### WORK TO COMPLETE
Seek out every line containing the word "model", and copy each.

### WORKING DATA

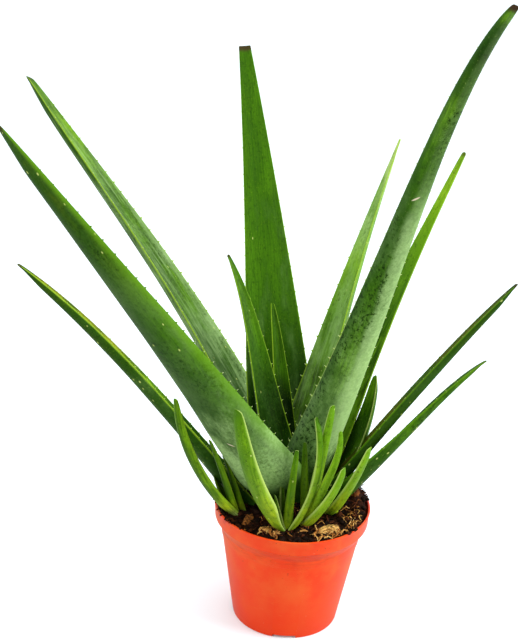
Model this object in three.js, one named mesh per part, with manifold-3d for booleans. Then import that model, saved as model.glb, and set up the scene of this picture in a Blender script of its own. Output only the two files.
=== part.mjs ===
// A potted aloe: twelve fleshy toothed leaves on a short stem, four young shoots in front and beside it,
// in potting soil with bark chips, in a round plastic nursery pot.
// Millimetres, +Z up, +Y away from the viewer. The origin is the middle of the pot's foot, on the floor.
import * as THREE from 'three';
import { mergeVertices } from 'three/addons/utils/BufferGeometryUtils.js';
import Module from 'manifold-3d';

const wasm = await Module();
wasm.setup();

// Driving dimensions
const GAP = 0.3;
const SURFACE_TOLERANCE = 0.1;

const POT_HEIGHT = 97;
const RIM_RADIUS = 60;
const RIM_BAND_HEIGHT = 11.5;
const RIM_BAND_DRAFT = 1;
const STEP_HEIGHT = 8.5;
const STEP_RADIUS = 53.8;
const LIP_HEIGHT = 1.2;
const LIP_DEPTH = 0.4;
const SEAM_DROP = 7;
const SEAM_DEPTH = 0.5;
const EDGE_EASE = 0.6;
const FOOT_RADIUS = 41;
const FOOT_HEIGHT = 2.5;
const FOOT_RING_WIDTH = 5;
const FOOT_PAD_RADIUS = 14;
const FOOT_SLOT_WIDTH = 18;
const FOOT_SLOTS = 4;
const WALL = 1.6;
const FLOOR_THICKNESS = 1.9;
const FLOOR_TOP = FOOT_HEIGHT + FLOOR_THICKNESS;
const DRAIN_HOLES = 6;
const DRAIN_RADIUS = 3.5;
const DRAIN_CIRCLE = 25;
const DRAIN_SIDES = 12;
const POT_SIDES = 40;

const SOIL_LEVEL = 94.2;
const SOIL_RINGS = 6;
const RIM_LIFT_SHARE = 0.5;
const RIM_LIFT_REACH = 0.14;
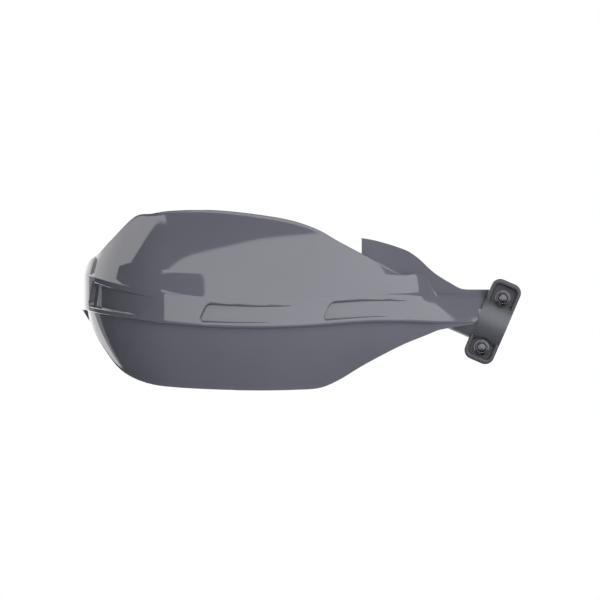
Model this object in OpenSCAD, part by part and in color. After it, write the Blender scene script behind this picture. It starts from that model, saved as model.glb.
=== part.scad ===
// Open-ended motorcycle hand guard for the right-hand grip.
// One moulding makes the shield, its arm and the front half of the handlebar clamp.
// A second moulding closes the clamp behind the bar, and two M5 bolts with lock nuts pull them together.
// The origin is the middle of the clamp's bore. +X runs inboard, -Y is ahead of the bar and +Z is up.

/* [Handlebar clamp] */
// Diameter of the handlebar that the clamp grips
bar_d = 22.2; // [21:0.1:24]
// Fall of the handlebar towards the middle of the bike, in degrees
bar_slope = 23.3; // [18:0.1:28]
// Wall of the clamp around the bar
clamp_wall = 4; // [3.5:0.1:5]
// Width of the clamp's ears along the bar
clamp_w = 19.6; // [18:0.1:24]
// Length of saddle that runs on outboard of the ears
saddle_run = 15.2; // [12:0.1:17]
// Gap between the two clamp halves when they are tight
clamp_gap = 2; // [1:0.1:3]
// Material between the bar and a bolt hole
bolt_wall = 3.2; // [2.8:0.1:4]
// Distance from a bolt's middle to the end of its ear
ear_reach = 10.2; // [9.5:0.1:12]
// How far the ears' outline sits above the bar's middle
ear_shift = 0.9; // [0:0.1:1.2]
// Radius of an ear's outer corners
ear_corner_r = 5.8; // [3:0.1:7]
// Thickness of an ear under a washer
ear_t = 5; // [4:0.1:6]
// Height of the rim that stands around a nut pocket
rim_h = 4; // [2.5:0.1:5]
// Thickness of the rim at the ear's two sides
rim_side = 2.6; // [2:0.1:3]
// Thickness of the rim at the ear's end
rim_end = 3.3; // [2:0.1:4]
// Radius of the round seat sunk into the saddle for each washer
seat_r = 6.6; // [6:0.1:7]
// Height above the bar's middle at which the outboard run of the saddle stops
tail_top = 5; // [3:0.1:8]
// Length of bar outboard of the bolts that the arm is cut clear of
bar_run = 60; // [50:1:80]

/* [Fasteners] */
// Thread diameter of the bolts
bolt_d = 5; // [4.5:0.1:5.5]
// Room around a bolt in its hole, on the radius
bolt_clear = 0.2; // [0.15:0.05:0.4]
// Length of a bolt under its head
bolt_len = 20; // [19:0.5:22]
// Diameter of a bolt's head
head_d = 8.5; // [8:0.1:9.5]
// Height of a bolt's head
head_h = 5; // [4:0.1:6]
// Width across the flats of the socket in the head
socket_af = 4; // [3:0.1:4.5]
// Width across the flats of a nut
nut_af = 8; // [7.5:0.1:8.5]
// Height of a nut's hexagon
nut_hex_h = 3.2; // [2.5:0.1:4]
// Height of a nut's round collar above the hexagon
nut_collar_h = 1.8; // [1.2:0.1:2.2]
// Outer diameter of a washer
washer_d = 10; // [9.5:0.1:11.5]
// Thickness of a washer
washer_t = 1; // [0.8:0.1:1.4]
// Depth of the socket in the head
socket_h = 2.8; // [2:0.1:3.5]
// Thickness of the nylon ring in a nut's collar
insert_w = 0.5; // [0.3:0.1:0.8]
// How far the nylon ring sits below the end of the collar
insert_sink = 0.2; // [0.1:0.1:0.4]
// Room between a thread and its nut, on the radius
thread_gap = 0.05; // [0.03:0.01:0.1]
// Room between a thread and its washer, on the radius
washer_gap = 0.15; // [0.1:0.05:0.3]

/* [Shield] */
// Length of the guard from the arm's root to the outboard end
guard_span = 251; // [235:1:265]
// How far the shield stands ahead of the arm's root
guard_reach = 74.5; // [66:0.5:82]
// Wall thickness of the moulding
wall = 3; // [2.5:0.1:3.5]
// Height of the raised band at its narrowest
band_h = 17.8; // [16:0.1:20]
// Drop of the band's lower edge in the middle of the shield
band_dip = 3.4; // [2:0.1:5]
// Height of the facet above the band
facet_h = 12.3; // [11:0.1:14]
// How far the facet leans back over its height
facet_lean = 4.5; // [3:0.1:6]
// Height of the crown above the facet, at its highest
crown_h = 41.3; // [36:0.1:46]
// How far the crown leans back at its highest
crown_lean = 22.5; // [18:0.1:26]
// Height of the skirt below the band
skirt_h = 39.5; // [35:0.1:44]
// How far the skirt tucks back at its edge
skirt_tuck = 15.5; // [12:0.1:18]
// Depth of the step under the band
step_in = 2.5; // [1.5:0.1:3]
// Chamfer along the band's two edges
edge_r = 0.6; // [0.3:0.05:0.9]
// Chamfer along the free edges of the crown and the skirt
free_edge = 1; // [0.5:0.1:1.2]
// Thickness of the arm at the clamp
arm_t = 10; // [9:0.1:11]
// How far the arm's upper edge rolls back where it meets the clamp
arm_roll = 4; // [2:0.1:5]

/* [Scoops] */
// Distance of the first scoop from the outboard end, along the band
scoop_first = 37.5; // [36:0.5:40]
// Distance of the second scoop from the outboard end
scoop_second = 124; // [110:0.5:130]
// Distance of the third scoop from the outboard end
scoop_third = 203.5; // [195:0.5:206]
// Length of a scoop
scoop_len = 61; // [50:0.5:64]
// Depth of a scoop at its blunt end
scoop_depth = 3; // [2:0.1:4]
// Band left above a scoop
scoop_top = 4.4; // [3.5:0.1:5.5]
// Band left below a scoop
scoop_bottom = 3.2; // [2.5:0.1:4]
// How far a scoop's blunt end leans along the band
scoop_slant = 6; // [3:0.1:8]
// Corner radius of a scoop's blunt end
scoop_r = 2.8; // [1.5:0.1:3.5]

/* [Fin] */
// Height of the fin above the band's top edge, at its outboard end
fin_h = 35; // [30:0.5:40]
// How far the fin leans back at its outboard end
fin_lean = 14; // [12:0.5:18]
// Thickness of the fin
fin_t = 2.6; // [2:0.1:3]
// Length of the fin along the band
fin_len = 82; // [76:1:88]

/* [Hidden] */
$fn = 48;

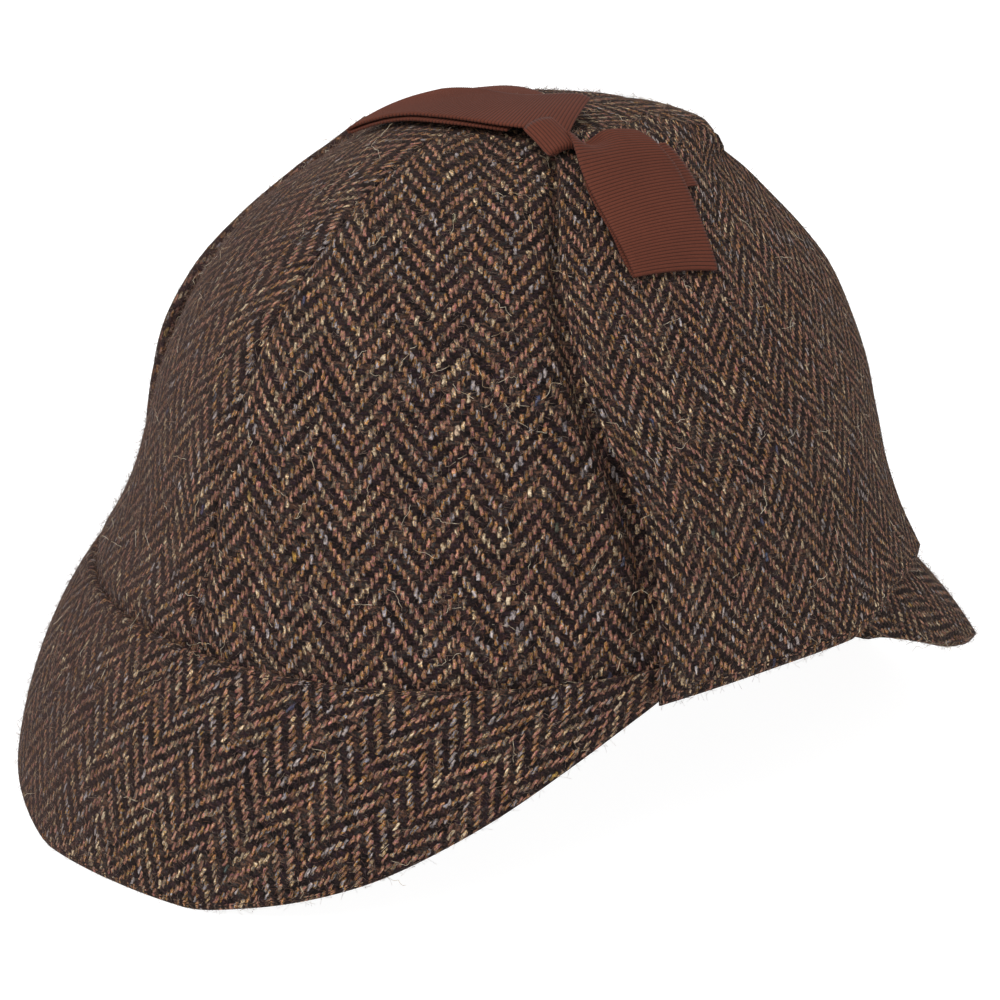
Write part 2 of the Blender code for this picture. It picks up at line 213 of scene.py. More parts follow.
def makeTweed(name):
    # woollen cloth, 2/2 herringbone of eight ends each way: rough, matt, a soft nap
    material, tree = newMaterial(name)
    place = addNode(tree, "ShaderNodeTexCoord").outputs["Object"]
    cloth = addNode(tree, "ShaderNodeUVMap", uv_map="cloth")
    strayed = cloth
    for size, mm in tweed["stray"]:
        field = addNode(tree, "ShaderNodeTexNoise",
                        {"Vector": place, "Scale": 1000 / size, "Detail": 1.0})
        move = addNode(tree, "ShaderNodeVectorMath", {0: field.outputs["Color"], 1: (0.5, 0.5, 0.5)},
                       operation="SUBTRACT")
        strayed = addNode(tree, "ShaderNodeVectorMath", {0: move, 1: (mm / 500,) * 3, 2: strayed},
                          operation="MULTIPLY_ADD")
    threads = addNode(tree, "ShaderNodeVectorMath",
                      {0: strayed, 1: (1000 / tweed["endMm"], 1000 / tweed["pickMm"], 0)},
                      operation="MULTIPLY")
    cell = addNode(tree, "ShaderNodeVectorMath", {0: threads}, operation="FLOOR")
    inside = addNode(tree, "ShaderNodeVectorMath", {0: threads}, operation="FRACTION")
    end, pick, _ = addNode(tree, "ShaderNodeSeparateXYZ", {0: cell}).outputs
    fx, fy, _ = addNode(tree, "ShaderNodeSeparateXYZ", {0: inside}).outputs

    # which way the twill steps at this end, and the phase of the crossing: it repeats
    # every four picks, and the warp is up for two of them
    both = 2.0 * tweed["stripe"]
    stripe = addNode(tree, "ShaderNodeMath", {0: end, 1: both}, operation="FLOORED_MODULO")
    turned = addNode(tree, "ShaderNodeMath", {0: stripe, 1: tweed["stripe"] - 0.5},
                     operation="GREATER_THAN")
    flip = addNode(tree, "ShaderNodeMath", {0: stripe, 1: -2.0, 2: both + 1},
                   operation="MULTIPLY_ADD")
    step = addNode(tree, "ShaderNodeMath", {0: flip, 1: turned, 2: stripe}, operation="MULTIPLY_ADD")
    count = addNode(tree, "ShaderNodeMath", {0: pick, 1: step}, operation="ADD")
    phase = addNode(tree, "ShaderNodeMath", {0: count, 1: 4.0}, operation="FLOORED_MODULO")
    warpUp = addNode(tree, "ShaderNodeMath", {0: phase, 1: 1.5}, operation="LESS_THAN")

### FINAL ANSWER
Model this object in three.js, one named mesh per part, with manifold-3d for booleans. Then import that model, saved as model.glb, and set up the scene of this picture in a Blender script of its own. Output only the two files.
Model this object in OpenSCAD, part by part and in color. After it, write the Blender scene script behind this picture. It starts from that model, saved as model.glb.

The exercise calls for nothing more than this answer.